Your Child's First Lost Tooth

“Mommy, my tooth is loose!” is a phrase parents both dread and welcome. Indeed, this bittersweet milestone means your child is growing up, officially leaving the preschool years behind.
But since the process can also be a little bit scary for kids, assure them that it’s a natural process that everyone goes through. Here are some things that will help you explain the process to your child.

Why do kids lose their baby teeth?

Children lose their baby teeth to make room for permanent teeth, which continue to come in until your child is a late teen. The wisdom teeth, or third molars, are typically the last teeth to erupt.
Your child will have 20 teeth by the time he or she is three years old. The baby teeth typically start getting loose as the root dissolves and the permanent teeth start pushing up from underneath. They usually fall out in the same order they came in. For the grand majority of kids, the bottom two center incisors are the first to come in and the first to fall out. The top two incisors usually follow.
Teeth usually start falling out around the age of six, though some kids may be as young as four. If your child’s teeth start getting loose much before four, consult your dentist. Conversely, it’s not all that unusual for a child to have not lost a tooth by the age of seven or even eight. This is usually not a problem, but you should consult your dentist to be sure.

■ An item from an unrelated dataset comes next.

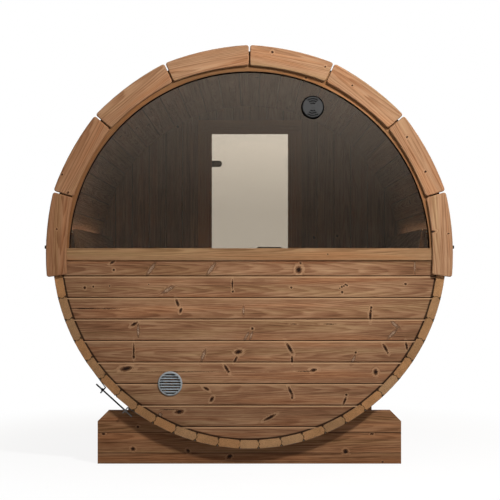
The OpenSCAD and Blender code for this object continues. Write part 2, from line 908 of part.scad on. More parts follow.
// Casing boards round the doorway on one face of the wall
module casing(edge_x, y0, y1) {
    edge_z = head_top_z + edge_x - jamb_out_x;
    out_x = edge_x + casing_w;
    intersection() {
        rod_y(inner_r, y0 - over, y1 + over);
        union() {
            mirrored_x() box([edge_x, y0, threshold_low_z], [out_x, y1, edge_z - seat]);
            box([-out_x, y0, edge_z], [out_x, y1, edge_z + casing_w]);
        }
    }
}

module door_casing() {
    color(pale_wood) at_barrel() {
        casing(jamb_out_x + seat, jamb_inner_y, wall_in_y - seat);
        casing(leaf_out_x + seat, wall_out_y + seat, wall_out_y + seat + casing_t);
    }
}

// ---------- door ----------

module clip_bolts(r, y0, y1) {
    for (z = hinge_zs) for (side = [-0.5, 0.5])
        translate([-clip_edge_x + clip_l / 2 + side * clip_bolt_spacing, 0, z])
            rod_y(r, y0, y1);
}

module handle_posts(r, y0, y1) {
    for (side = [-1, 1])
        translate([handle_x + side * (handle_l / 2 - handle_post_in), 0,
            handle_top_z - handle_h / 2]) rod_y(r, y0, y1);
}

module door_glass() {
    color("dimgray", 0.5) at_barrel() difference() {
        box([-door_edge_x, door_in_y, door_low_z], [door_edge_x, door_out_y, door_top_z]);
        clip_bolts(clip_bolt_r + bolt_play, door_in_y - over, door_out_y + over);
        handle_posts(handle_post_r + bolt_play, door_in_y - over, door_out_y + over);
    }
}

// Plate with a round end that lies on the door glass
module clip_plate(y0, y1) {
    half = clip_h / 2;
    box([-clip_edge_x, y0, -half], [-clip_edge_x + clip_l - half, y1, half]);
    translate([-clip_edge_x + clip_l - half, 0, 0]) rod_y(half, y0, y1);
}

module door_hinge_clips() {
    knuckle = clip_h / 2 - knuckle_r;
    out_y = door_out_y + clip_t;
    color("dimgray") at_barrel() {
        for (z = hinge_zs) translate([0, 0, z]) difference() {
            union() {
                clip_plate(door_in_y - clip_t, door_in_y);
                clip_plate(door_out_y, out_y);
                translate([pin_x, pin_y, -knuckle]) cylinder(r = knuckle_r, h = 2 * knuckle);
                box([pin_x, out_y - clip_t, -knuckle], [-clip_edge_x + over, out_y, knuckle]);
            }
            translate([pin_x, pin_y, -knuckle - over])
                cylinder(r = pin_r + pin_play, h = 2 * (knuckle + over));
        }
        clip_bolts(clip_bolt_r, door_in_y - over, door_out_y + over);
    }
}

module door_hinge_plates() {
    knuckle = clip_h / 2 - knuckle_r + knuckle_play;
    half = leaf_h / 2;
    face_y = wall_out_y + seat;
    color("dimgray") at_barrel() for (z = hinge_zs) translate([0, 0, z]) {
        box([-leaf_out_x, face_y, -half], [-leaf_in_x, face_y + leaf_t, half]);
        for (side = [0, 1]) mirror([0, 0, side]) {
            translate([pin_x, pin_y, knuckle]) cylinder(r = knuckle_r, h = half - knuckle);
            box([pin_x - knuckle_r, face_y, knuckle], [pin_x, pin_y, half]);
        }
        translate([pin_x, pin_y, -half]) cylinder(r = pin_r, h = leaf_h);
    }
}

// Bar along X with chamfered ends; y0 is the face nearer the window
module handle_bar(y0) {
    cut = handle_h / 4;
    length = handle_l / 2;
    low_z = handle_top_z - handle_h;
    high_z = handle_top_z;
    translate([handle_x, y0 + handle_d, 0]) rotate([90, 0, 0])
        linear_extrude(height = handle_d) polygon([
            [-length + cut, low_z], [length - cut, low_z], [length, low_z + cut],
            [length, high_z - cut], [length - cut, high_z],
            [-length + cut, high_z], [-length, high_z - cut], [-length, low_z + cut]
        ]);
}

module door_handles() {
    inner_y = door_in_y - handle_stand - handle_d;
    outer_y = door_out_y + handle_stand;
    color("dimgray") at_barrel() {
        handle_bar(inner_y);
        handle_bar(outer_y);
        handle_posts(handle_post_r, inner_y + over, outer_y + over);
    }
}

// ---------- inside ----------

module floor_slats() {
    color(wood) at_barrel() for (i = [0:floor_slats_n - 1])
        translate([-floor_w / 2 + floor_pitch * i, -floor_l / 2, floor_low_z])
            cube([floor_slat_w, floor_l, floor_t]);
}

module floor_joists() {
    reach = floor_l / 2 - timber_w;
    top_z = floor_low_z - seat;
    half_w = floor_w / 2 - joist_end;
    color(dark_wood) at_barrel() for (i = [0:joists_n - 1]) {
        y = -reach + 2 * reach * i / (joists_n - 1);
        intersection() {
            box([-half_w, y - timber_w / 2, -shell_r], [half_w, y + timber_w / 2, top_z]);
            rod_y(inner_r, y - timber_w, y + timber_w);
        }
    }
}

module bench_seat_right() {
    color(wood) at_barrel() for (i = [0:seat_slats_n - 1])
        translate([seat_in_x + seat_pitch * i, -bench_l / 2, seat_low_z])
            cube([seat_slat_w, bench_l, seat_t]);
}

module bench_seat_left() {
    mirror([1, 0, 0]) bench_seat_right();
}

// Face of the backrest brackets at a height, measured towards the middle
function back_face_x(z) =
    back_top_x + back_t / cos(back_lean) - (back_top_z - z) * tan(back_lean);

// Leg, bearer and backrest bracket of one bench support
module bench_support() {
    bearer_low_z = seat_low_z - seat - bearer_h;
    back_low_z = seat_top_z + seat;
    back_high_z = back_top_z - bracket_drop;
    half = timber_w / 2;
    intersection() {
        rod_y(inner_r, -half, half);
        union() {
            box([leg_x, -half, bearer_low_z], [shell_r, half, seat_low_z - seat]);
            box([leg_x, -half, -shell_r], [leg_x + timber_w, half, bearer_low_z - seat]);
            along_y(bracket_t) polygon([
                [back_face_x(back_low_z) + seat, back_low_z], [shell_r, back_low_z],
                [shell_r, back_high_z], [back_face_x(back_high_z) + seat, back_high_z]
            ]);
        }
    }
}

module bench_supports() {
    reach = bench_l / 2 - support_end;
    color(dark_wood) at_barrel() mirrored_x() for (i = [0:supports_n - 1])
        translate([0, -reach + 2 * reach * i / (supports_n - 1), 0]) bench_support();
}

module backrest_right() {
    color(wood) at_barrel() translate([back_top_x, 0, back_top_z]) rotate([0, back_lean, 0])
        for (i = [0:back_slats_n - 1])
            translate([0, -bench_l / 2, -back_pitch * i - back_slat_w])
                cube([back_t, bench_l, back_slat_w]);
}

module backrest_left() {
    mirror([1, 0, 0]) backrest_right();
}

module light_strips() {
    color("white") at_barrel() mirrored_x()
        translate([back_top_x, 0, back_top_z]) rotate([0, back_lean, 0])
            translate([back_t + seat, -bench_l / 2, -light_h])
                cube([light_d, bench_l, light_h]);
}

// ---------- bands and cradles ----------

// Disc of radius r with straight sides that run out to the lugs' feet
module band_disc(r) {
    foot_r = r + band_lift;
    start_r = r - band_bite;
    start_turn = lug_turn + acos(start_r / foot_r);
    foot = foot_r * [sin(lug_turn), cos(lug_turn)];
    start = start_r * [sin(start_turn), cos(start_turn)];
    circle(r);
    polygon([foot, start, [-start[0], start[1]], [-foot[0], foot[1]]]);
}

// One end of a band, bent up into a lug with the rod and nut through it
module band_lug() {
    foot_z = (band_in_r + band_lift) * cos(lug_turn);
    out_x = (lug_span + lug_t) / 2;
    box([out_x - lug_t, -band_w / 2, foot_z], [out_x, band_w / 2, shell_r + lug_h]);
    translate([out_x, 0, shell_r + rod_up]) rotate([0, 90, 0]) cylinder(r = nut_r, h = nut_h);
}

module band(y) {
    color("silver") at_barrel() translate([0, y, 0]) rotate([0, 90 - tensioner_angle, 0]) {
        along_y(band_w) difference() {
            band_disc(band_in_r + band_t);
            band_disc(band_in_r);
            translate([-lug_span / 2, 0]) square([lug_span, 2 * shell_r]);
        }
        mirrored_x() band_lug();
        translate([-rod_l / 2, 0, shell_r + rod_up]) rotate([0, 90, 0])
            cylinder(r = rod_r, h = rod_l);
    }
}

module rear_band() band(-band_y);
module front_band() band(band_y);

// Three stacked boards, hollowed to carry the barrel
module cradle() {
    half_w = cradle_w / 2;
    mid_z = cradle_low_h + cradle_mid_h;
    top_z = mid_z + cradle_top_h;
    half = cradle_t / 2;
    difference() {
        intersection() {
            union() {
                box([-half_w, -half, 0], [half_w, half, cradle_low_h - seat]);
                box([-half_w, -half, cradle_low_h], [half_w, half, mid_z - seat]);
                box([-half_w, -half, mid_z], [half_w, half, top_z]);
            }
            along_y(cradle_t + 2 * over) polygon([
                [-half_w, 0], [half_w, 0], [half_w, top_z - cradle_chamfer],
                [half_w - cradle_chamfer, top_z], [-half_w + cradle_chamfer, top_z],
                [-half_w, top_z - cradle_chamfer]
            ]);
        }
        at_barrel() rod_y(cradle_r, -cradle_t, cradle_t);
    }
}

module rear_cradle() {
    color(wood) translate([0, -cradle_y, 0]) cradle();
}

module front_cradle() {
    color(wood) translate([0, cradle_y, 0]) cradle();
}

staves_bottom();
stave_group(0);  // staves_lower_right
stave_group(1);  // staves_right
stave_group(2);  // staves_upper_right
stave_group(3);  // staves_top
stave_group(4);  // staves_upper_left
stave_group(5);  // staves_left
stave_group(6);  // staves_lower_left
rear_fascia_right();
rear_fascia_left();
front_fascia_right();
front_fascia_left();
roof_underlay();
roof_shingles_right();
roof_shingles_left();
roof_ridge();
eaves_flashing();
rear_wall_boards();
rear_sill();
rear_glass_frame();
rear_glass();
glass_seal();
glass_vent();
wall_vent();
front_wall_left();
front_wall_right();
front_wall_over_door();
front_wall_under_door();
door_frame();
door_casing();
door_glass();
door_hinge_clips();
door_hinge_plates();
door_handles();
floor_slats();
floor_joists();
bench_seat_left();
bench_seat_right();
bench_supports();
backrest_left();
backrest_right();
light_strips();
rear_band();
front_band();
rear_cradle();
front_cradle();
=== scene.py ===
import math

import bpy
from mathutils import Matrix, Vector


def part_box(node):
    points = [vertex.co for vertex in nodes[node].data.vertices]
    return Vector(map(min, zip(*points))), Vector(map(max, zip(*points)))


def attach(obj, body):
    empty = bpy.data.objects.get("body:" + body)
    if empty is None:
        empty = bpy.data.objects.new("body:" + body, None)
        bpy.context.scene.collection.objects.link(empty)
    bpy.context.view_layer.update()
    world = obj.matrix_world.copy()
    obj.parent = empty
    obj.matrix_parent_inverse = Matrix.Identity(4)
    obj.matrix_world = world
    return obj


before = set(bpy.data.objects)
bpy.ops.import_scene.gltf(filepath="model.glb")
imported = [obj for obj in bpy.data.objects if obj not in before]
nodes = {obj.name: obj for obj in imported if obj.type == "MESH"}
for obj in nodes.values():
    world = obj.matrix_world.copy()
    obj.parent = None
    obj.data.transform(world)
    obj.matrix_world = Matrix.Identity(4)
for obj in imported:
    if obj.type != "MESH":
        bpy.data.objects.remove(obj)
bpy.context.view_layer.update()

# The barrel's own measures, in metres, that patterns and pieces are laid out by
barrel = {
    "axisUp": 1.081,
    "endAt": 0.9,
    "staveAngle": math.radians(360 - 5.43) / 53,
    "closingAngle": math.radians(5.43),
    "staveRadius": 0.9743,
    "bead": 0.012,
    "beadSunk": 0.007,
}


class Wire:
    # One value on its way through a material; sums on it add Math nodes
    def __init__(self, tree, socket=None):
        self.tree = tree
        self.socket = socket

    # Any other node: its settings first, then the values or links of its sockets
    def node(self, kind, sockets=None, out=0, stops=None, **settings):
        made = self.tree.nodes.new("ShaderNode" + kind)
        for name, value in settings.items():
            setattr(made, name, value)
        if stops:
            band = made.color_ramp.elements
            band[0].position, band[1].position = stops[0][0], stops[-1][0]
            band[0].color, band[1].color = (*stops[0][1], 1), (*stops[-1][1], 1)
            for place, colour in stops[1:-1]:
                band.new(place).color = (*colour, 1)
        for key, value in (sockets or {}).items():
            if isinstance(value, Wire):
                self.tree.links.new(value.socket, made.inputs[key])
            else:
                made.inputs[key].default_value = value
        return Wire(self.tree, made.outputs[out] if made.outputs else None)

    def maths(self, operation, first, second=0.0):
        return self.node("Math", {0: first, 1: second}, operation=operation)

    def __add__(self, other):
        return self.maths("ADD", self, other)

    def __radd__(self, other):
        return self.maths("ADD", other, self)

    def __sub__(self, other):
        return self.maths("SUBTRACT", self, other)

    def __rsub__(self, other):
        return self.maths("SUBTRACT", other, self)

    def __mul__(self, other):
        return self.maths("MULTIPLY", self, other)

    def __rmul__(self, other):
        return self.maths("MULTIPLY", other, self)

    def __truediv__(self, other):
        return self.maths("DIVIDE", self, other)

    def __lt__(self, other):
        return self.maths("LESS_THAN", self, other)

    def __gt__(self, other):
        return self.maths("GREATER_THAN", self, other)

    def __abs__(self):
        return self.maths("ABSOLUTE", self)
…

What happens when a tooth becomes loose?

When your child notices his tooth is loose, encourage him to gently wiggle it using his tongue or finger. Don’t on yank the tooth or pull it forcefully. Wait until it’s ready to fall out on its own. Pulling a tooth out makes its root vulnerable to infection and could damage the gum. Remember, it may take several months for a tooth to come out, even with a good amount of wiggling and twisting. If a tooth simply won’t come out, your dentist may need to provide assistance. This is rarely required through.
Reassure your child that losing a baby tooth will not hurt. It will likely bleed a little. Encourage your child to rinse his or her mouth with water. When the space opens up, it will likely feel strange for a few hours. But your child will quickly become accustomed to the empty space.

Timeline for losing teeth

While the first teeth usually come out around age six, the rest of the baby teeth typically fall out on a schedule, too.

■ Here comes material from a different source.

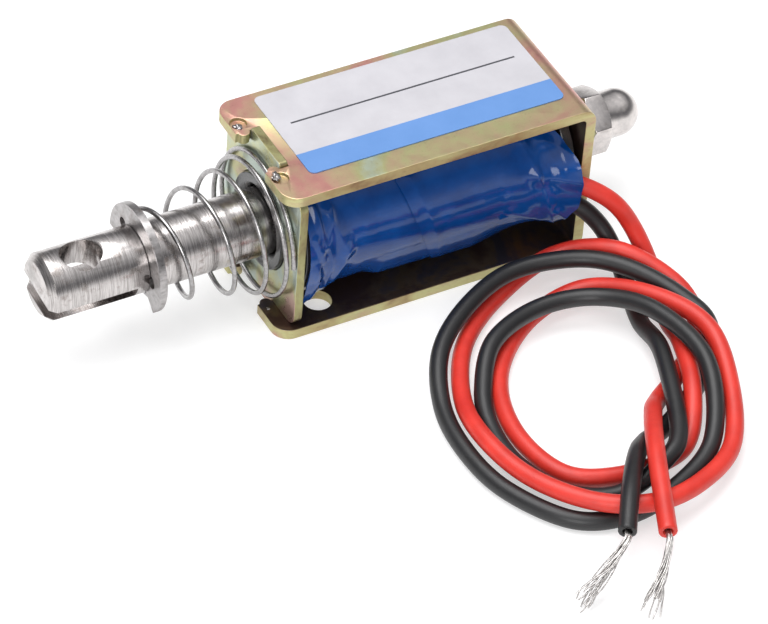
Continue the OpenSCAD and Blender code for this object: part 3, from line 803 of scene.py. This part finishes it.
def build_spring_tree(tree, flat_turns=0.75, open_turns=4.5):
    """A round wire on a cone, whose pitch shrinks towards the large end."""
    given = add(tree, "NodeGroupInput").outputs
    line = add(tree, "GeometryNodeCurvePrimitiveLine", {"End": (0.01, 0, 0)})
    fine = add(tree, "GeometryNodeResampleCurve",
               {"Curve": line.outputs[0], "Count": given["Steps"]})
    along = add(tree, "GeometryNodeSplineParameter").outputs["Factor"]
    turn = sum_up(tree, "MULTIPLY", along, given["Turns"])
    radius = sum_up(tree, "MINIMUM", given["Last radius"], sum_up(
        tree, "ADD", given["First radius"], sum_up(tree, "MULTIPLY", turn, given["Growth"])))
    # the first turn lies flat on the clip, and the pitch shrinks towards the plate
    share = sum_up(tree, "DIVIDE", sum_up(tree, "SUBTRACT", turn, flat_turns), open_turns)
    share = sum_up(tree, "MINIMUM", sum_up(tree, "MAXIMUM", share, 0.0), 1.0)
    left = sum_up(tree, "SUBTRACT", 1.0, share)
    share = sum_up(tree, "SUBTRACT", 1.0, sum_up(tree, "MULTIPLY", left, left))
    reach = sum_up(tree, "SUBTRACT", given["End"], given["Start"])
    x = sum_up(tree, "ADD", given["Start"], sum_up(tree, "MULTIPLY", reach, share))
    angle = sum_up(tree, "MULTIPLY", turn, 2 * math.pi)
    y = sum_up(tree, "MULTIPLY", sum_up(tree, "SINE", angle), sum_up(
        tree, "MULTIPLY", radius, -1.0))
    sag = sum_up(tree, "MULTIPLY", given["Sag"], sum_up(tree, "MINIMUM", turn, 1.0))
    z = sum_up(tree, "ADD", sum_up(tree, "SUBTRACT", given["Height"], sag),
               sum_up(tree, "MULTIPLY", radius, sum_up(tree, "COSINE", angle)))
    place = add(tree, "ShaderNodeCombineXYZ", {"X": x, "Y": y, "Z": z})
    coil = add(tree, "GeometryNodeSetPosition",
               {"Geometry": fine.outputs[0], "Position": place.outputs[0]})
    section = add(tree, "GeometryNodeCurvePrimitiveCircle",
                  {"Resolution": 12, "Radius": given["Wire radius"]})
    solid = add(tree, "GeometryNodeCurveToMesh",
                {"Curve": coil.outputs[0], "Profile Curve": section.outputs[0],
                 "Fill Caps": True})
    real = add(tree, "GeometryNodeRealizeInstances", {"Geometry": solid.outputs[0]})
    coated = add(tree, "GeometryNodeSetMaterial",
                 {"Geometry": real.outputs[0], "Material": given["Material"]})
    tree.links.new(coated.outputs[0], add(tree, "NodeGroupOutput").inputs[0])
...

  • The upper and lower lateral incisors are lost between ages 7 and 8.
  • The upper and lower canines are lost between ages 9 and 12.
  • The upper and lower first molars are lost between ages 9 and 11.
  • The upper and lower second molars are lost between 10 and 12.

Other common questions

What if my child swallows the tooth?

Children often swallow baby teeth, especially the first one, as they may not have realized it was loose in the first place. If this happens, don’t worry! There’s no harm done. Just write a note to the tooth fairy explaining the situation. She’ll understand.

Why do the permanent teeth look so big?

Permanent teeth will look bigger and less white when compared to baby teeth. Remember, your child’s head will continue to grow, her teeth won’t. Eventually, her teeth won’t look too big for her mouth!

What are shark’s teeth?

Occasionally, a child’s permanent teeth will come in before the baby teeth fall out. This causes a double row of teeth, called shark’s teeth. The permanent teeth will push the baby teeth out of the way within a few weeks. If the double row lasts longer than three months, consult your dentist.